A vote for president looks possible for late September or October, despite a string of attacks on election workers and voter registrants that have been blamed on Taliban militants.

But Afghan officials say worries about logistics and intimidation by warlords could push the election of a 249-seat parliament -- a far more difficult vote to organize -- into next year.

The Middle East

* JERUSALEM -- Israel's Supreme Court shortened Prime Minister Ariel Sharon's term by a year in an election ruling that could further weaken his minority government and complicate a planned withdrawal from the Gaza Strip.

The court said that elections must be held by November 2006 and that the original November 2007 date was based on a mistaken interpretation of the electoral law.

* TEL AVIV -- The head of the U.N. nuclear watchdog agency said he had no "magic wand" to persuade the Jewish state to at least tacitly acknowledge that it has atomic bombs or the means to make them.

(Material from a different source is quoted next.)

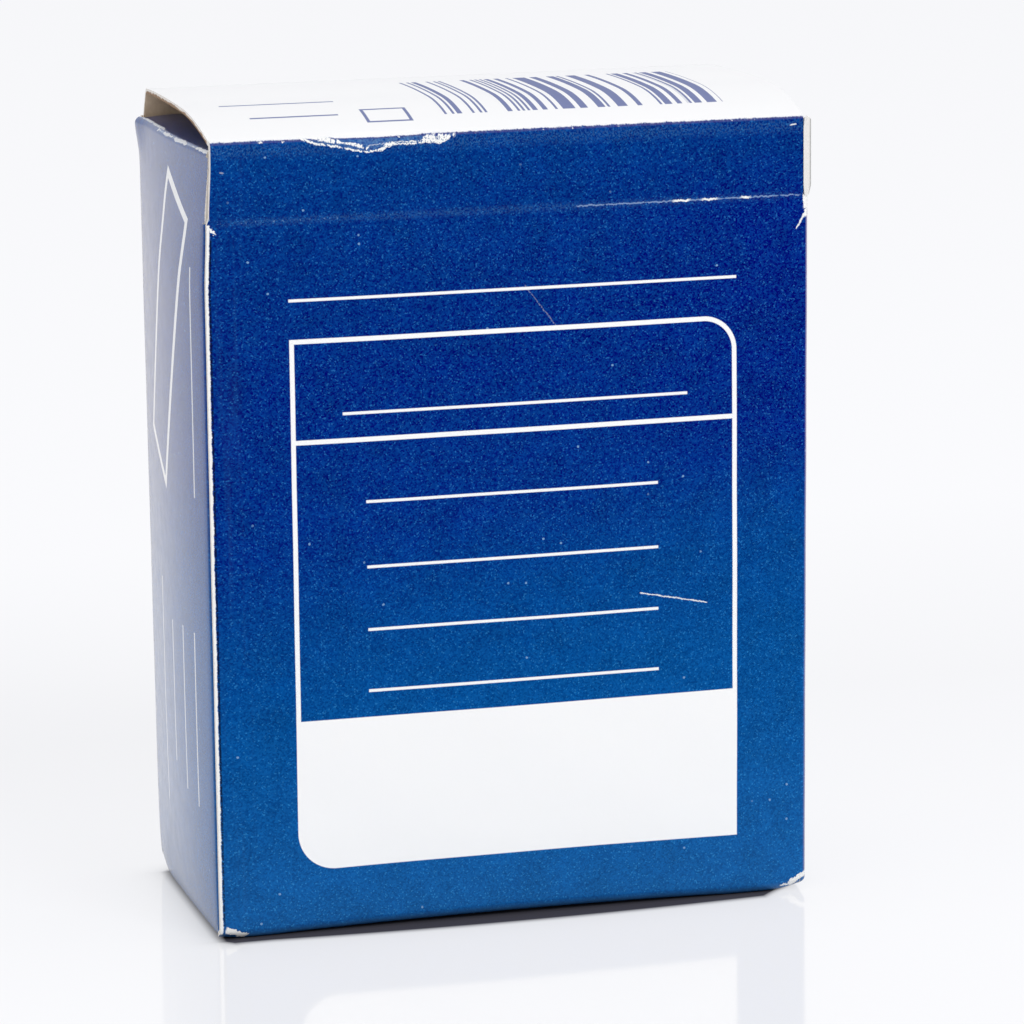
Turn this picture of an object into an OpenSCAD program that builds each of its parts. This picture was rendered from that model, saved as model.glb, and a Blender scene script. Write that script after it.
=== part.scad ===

Mohamed ElBaradei, chief of the International Atomic Energy Agency, came to Israel to call for a Middle East free of nuclear weapons. But ElBaradei said he had low expectations of getting Israel to stray from its secretive nuclear policy.

Africa

* KHARTOUM, Sudan -- The Sudanese government, under international pressure to help displaced people in the western region of Darfur, has ordered an end to restrictions on the movement of relief organizations and imports of relief supplies. Interior Minister Abdel Rahim Mohamed Hussein, who has special responsibility for Darfur, issued the decrees on relief work Monday night.